DATA EXTRACT:

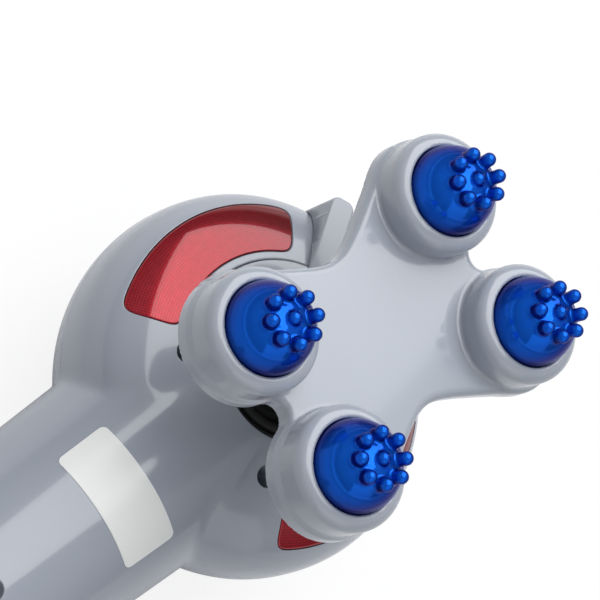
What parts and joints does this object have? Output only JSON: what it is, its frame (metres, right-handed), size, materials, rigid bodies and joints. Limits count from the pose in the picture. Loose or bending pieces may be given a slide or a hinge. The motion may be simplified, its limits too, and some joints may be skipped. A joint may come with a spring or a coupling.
{
  "type": "electric vibration massager",
  "caption": "Handheld vibration massager with a round head, red warming windows, and a lift-off cross-shaped attachment with nubbed domes that turn in its cups.",
  "frame": {"origin": "centre of the flat on the back of the head, on which the massager rests", "axes": "+Z from the back of the head to its face and on to the rollers, +X from the head along the handle, +Y across the handle"},
  "size_m": [0.3952, 0.124, 0.1597],
  "materials": {
    "grey_shell": "gloss moulded plastic",
    "pale_plate": "gloss moulded plastic",
    "blue_dome": "polished, partly clear",
    "blue_base": "gloss",
    "red_window": "gloss outside, fine grid behind",
    "lamp_glass": "clear coloured lamps on a board",
    "black_plastic": "satin",
    "black_rubber": "matte",
    "steel": "plated",
    "alloy": "as cast",
    "bearing_brass": "sintered",
    "copper": "varnished winding and bars",
    "magnet": "ferrite",
    "white_nylon": "matte",
    "circuit_board": "coated laminate",
    "white_label": "smooth blank film"
  },
  "bodies": {
    "body": {"front_casing": "grey_shell", "back_casing": "grey_shell", "window_left": "red_window", "window_right": "red_window", "warming_lamps_left": "lamp_glass", "warming_lamps_right": "lamp_glass", "casing_screw_1": "steel", "casing_screw_2": "steel", "casing_screw_3": "steel", "casing_screw_4": "steel", "rubber_boot": "black_rubber", "boot_retainer": "black_plastic", "retainer_screw_1": "steel", "retainer_screw_2": "steel", "retainer_screw_3": "steel", "rubber_bush_1": "black_rubber", "rubber_bush_2": "black_rubber", "rubber_bush_3": "black_rubber", "motor_carrier": "alloy", "motor_can": "steel", "field_magnet_1": "magnet", "field_magnet_2": "magnet", "motor_end_cap": "black_plastic", "brush_gear": "black_plastic", "lower_bearing": "bearing_brass", "upper_bearing": "bearing_brass", "control_board": "circuit_board", "speed_potentiometer": "black_plastic", "switch_housing": "black_plastic", "cord_inlet_bush": "black_rubber", "bare_label": "white_label"},
    "rotor": {"motor_shaft": "steel", "armature": "copper", "commutator": "copper", "cooling_fan": "white_nylon", "eccentric_weight": "steel"},
    "lever": {"release_lever": "pale_plate", "release_ring": "black_plastic"},
    "attachment": {"attachment_shell": "pale_plate", "attachment_back": "pale_plate", "socket_collar": "black_plastic", "collar_screw_1": "steel", "collar_screw_2": "steel", "collar_screw_3": "steel", "roller_pin_1": "steel", "roller_pin_2": "steel", "roller_pin_3": "steel", "roller_pin_4": "steel"},
    "roller_1": {"roller_dome_1": "blue_dome", "roller_base_1": "blue_base"},
    "roller_2": {"roller_dome_2": "blue_dome", "roller_base_2": "blue_base"},
    "roller_3": {"roller_dome_3": "blue_dome", "roller_base_3": "blue_base"},
    "roller_4": {"roller_dome_4": "blue_dome", "roller_base_4": "blue_base"},
    "dial": {"speed_dial": "black_plastic"},
    "rocker": {"mode_rocker": "black_plastic"}
  },
  "joints": [
    {"name": "rotor_spin", "type": "hinge", "parent": "body", "child": "rotor", "pos_m": [0, 0, 0.05], "axis": [0, 0, 1], "continuous": true},
    {"name": "lever_swing", "type": "hinge", "parent": "body", "child": "lever", "pos_m": [0, 0, 0.08], "axis": [0, 0, -1], "range_deg": [0, 20]},
    {"name": "attachment_lift", "type": "slide", "parent": "body", "child": "attachment", "axis": [0, 0, 1], "range_m": [0, 0.045]},
    {"name": "roller_1_spin", "type": "hinge", "parent": "attachment", "child": "roller_1", "pos_m": [-0.043, -0.0234, 0.143], "axis": [0, 0, 1], "continuous": true},
    {"name": "roller_2_spin", "type": "hinge", "parent": "attachment", "child": "roller_2", "pos_m": [0.038, -0.0234, 0.143], "axis": [0, 0, 1], "continuous": true},
    {"name": "roller_3_spin", "type": "hinge", "parent": "attachment", "child": "roller_3", "pos_m": [-0.043, 0.0234, 0.143], "axis": [0, 0, 1], "continuous": true},
    {"name": "roller_4_spin", "type": "hinge", "parent": "attachment", "child": "roller_4", "pos_m": [0.038, 0.0234, 0.143], "axis": [0, 0, 1], "continuous": true},
    {"name": "dial_turn", "type": "hinge", "parent": "body", "child": "dial", "pos_m": [0.13582, 0, 0.01808], "axis": [0, 1, 0], "range_deg": [0, 270]},
    {"name": "rocker_tilt", "type": "hinge", "parent": "body", "child": "rocker", "pos_m": [0.17731, 0, 0.01027], "axis": [0, 1, 0], "range_deg": [-9, 9]}
  ]
}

WHAT IS BEING ASKED:
Print out the whole listing exactly as it appears.

SOLUTION:
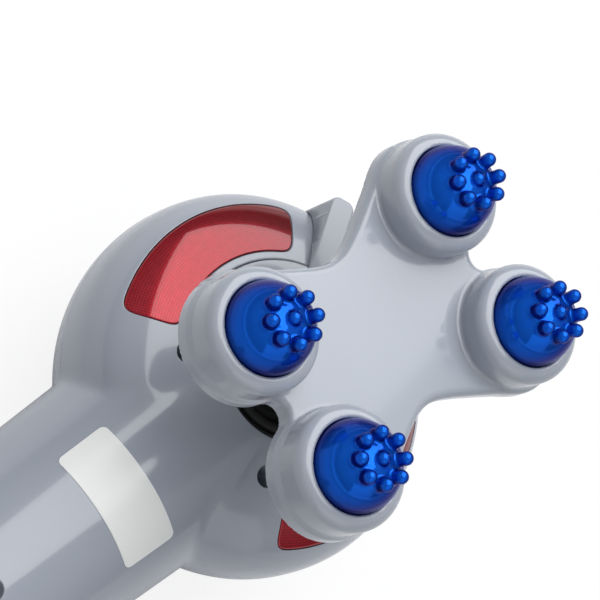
What parts and joints does this object have? Output only JSON: what it is, its frame (metres, right-handed), size, materials, rigid bodies and joints. Limits count from the pose in the picture. Loose or bending pieces may be given a slide or a hinge. The motion may be simplified, its limits too, and some joints may be skipped. A joint may come with a spring or a coupling.
{
  "type": "electric vibration massager",
  "caption": "Handheld vibration massager with a round head, red warming windows, and a lift-off cross-shaped attachment with nubbed domes that turn in its cups.",
  "frame": {"origin": "centre of the flat on the back of the head, on which the massager rests", "axes": "+Z from the back of the head to its face and on to the rollers, +X from the head along the handle, +Y across the handle"},
  "size_m": [0.3952, 0.124, 0.1597],
  "materials": {
    "grey_shell": "gloss moulded plastic",
    "pale_plate": "gloss moulded plastic",
    "blue_dome": "polished, partly clear",
    "blue_base": "gloss",
    "red_window": "gloss outside, fine grid behind",
    "lamp_glass": "clear coloured lamps on a board",
    "black_plastic": "satin",
    "black_rubber": "matte",
    "steel": "plated",
    "alloy": "as cast",
    "bearing_brass": "sintered",
    "copper": "varnished winding and bars",
    "magnet": "ferrite",
    "white_nylon": "matte",
    "circuit_board": "coated laminate",
    "white_label": "smooth blank film"
  },
  "bodies": {
    "body": {"front_casing": "grey_shell", "back_casing": "grey_shell", "window_left": "red_window", "window_right": "red_window", "warming_lamps_left": "lamp_glass", "warming_lamps_right": "lamp_glass", "casing_screw_1": "steel", "casing_screw_2": "steel", "casing_screw_3": "steel", "casing_screw_4": "steel", "rubber_boot": "black_rubber", "boot_retainer": "black_plastic", "retainer_screw_1": "steel", "retainer_screw_2": "steel", "retainer_screw_3": "steel", "rubber_bush_1": "black_rubber", "rubber_bush_2": "black_rubber", "rubber_bush_3": "black_rubber", "motor_carrier": "alloy", "motor_can": "steel", "field_magnet_1": "magnet", "field_magnet_2": "magnet", "motor_end_cap": "black_plastic", "brush_gear": "black_plastic", "lower_bearing": "bearing_brass", "upper_bearing": "bearing_brass", "control_board": "circuit_board", "speed_potentiometer": "black_plastic", "switch_housing": "black_plastic", "cord_inlet_bush": "black_rubber", "bare_label": "white_label"},
    "rotor": {"motor_shaft": "steel", "armature": "copper", "commutator": "copper", "cooling_fan": "white_nylon", "eccentric_weight": "steel"},
    "lever": {"release_lever": "pale_plate", "release_ring": "black_plastic"},
    "attachment": {"attachment_shell": "pale_plate", "attachment_back": "pale_plate", "socket_collar": "black_plastic", "collar_screw_1": "steel", "collar_screw_2": "steel", "collar_screw_3": "steel", "roller_pin_1": "steel", "roller_pin_2": "steel", "roller_pin_3": "steel", "roller_pin_4": "steel"},
    "roller_1": {"roller_dome_1": "blue_dome", "roller_base_1": "blue_base"},
    "roller_2": {"roller_dome_2": "blue_dome", "roller_base_2": "blue_base"},
    "roller_3": {"roller_dome_3": "blue_dome", "roller_base_3": "blue_base"},
    "roller_4": {"roller_dome_4": "blue_dome", "roller_base_4": "blue_base"},
    "dial": {"speed_dial": "black_plastic"},
    "rocker": {"mode_rocker": "black_plastic"}
  },
  "joints": [
    {"name": "rotor_spin", "type": "hinge", "parent": "body", "child": "rotor", "pos_m": [0, 0, 0.05], "axis": [0, 0, 1], "continuous": true},
    {"name": "lever_swing", "type": "hinge", "parent": "body", "child": "lever", "pos_m": [0, 0, 0.08], "axis": [0, 0, -1], "range_deg": [0, 20]},
    {"name": "attachment_lift", "type": "slide", "parent": "body", "child": "attachment", "axis": [0, 0, 1], "range_m": [0, 0.045]},
    {"name": "roller_1_spin", "type": "hinge", "parent": "attachment", "child": "roller_1", "pos_m": [-0.043, -0.0234, 0.143], "axis": [0, 0, 1], "continuous": true},
    {"name": "roller_2_spin", "type": "hinge", "parent": "attachment", "child": "roller_2", "pos_m": [0.038, -0.0234, 0.143], "axis": [0, 0, 1], "continuous": true},
    {"name": "roller_3_spin", "type": "hinge", "parent": "attachment", "child": "roller_3", "pos_m": [-0.043, 0.0234, 0.143], "axis": [0, 0, 1], "continuous": true},
    {"name": "roller_4_spin", "type": "hinge", "parent": "attachment", "child": "roller_4", "pos_m": [0.038, 0.0234, 0.143], "axis": [0, 0, 1], "continuous": true},
    {"name": "dial_turn", "type": "hinge", "parent": "body", "child": "dial", "pos_m": [0.13582, 0, 0.01808], "axis": [0, 1, 0], "range_deg": [0, 270]},
    {"name": "rocker_tilt", "type": "hinge", "parent": "body", "child": "rocker", "pos_m": [0.17731, 0, 0.01027], "axis": [0, 1, 0], "range_deg": [-9, 9]}
  ]
}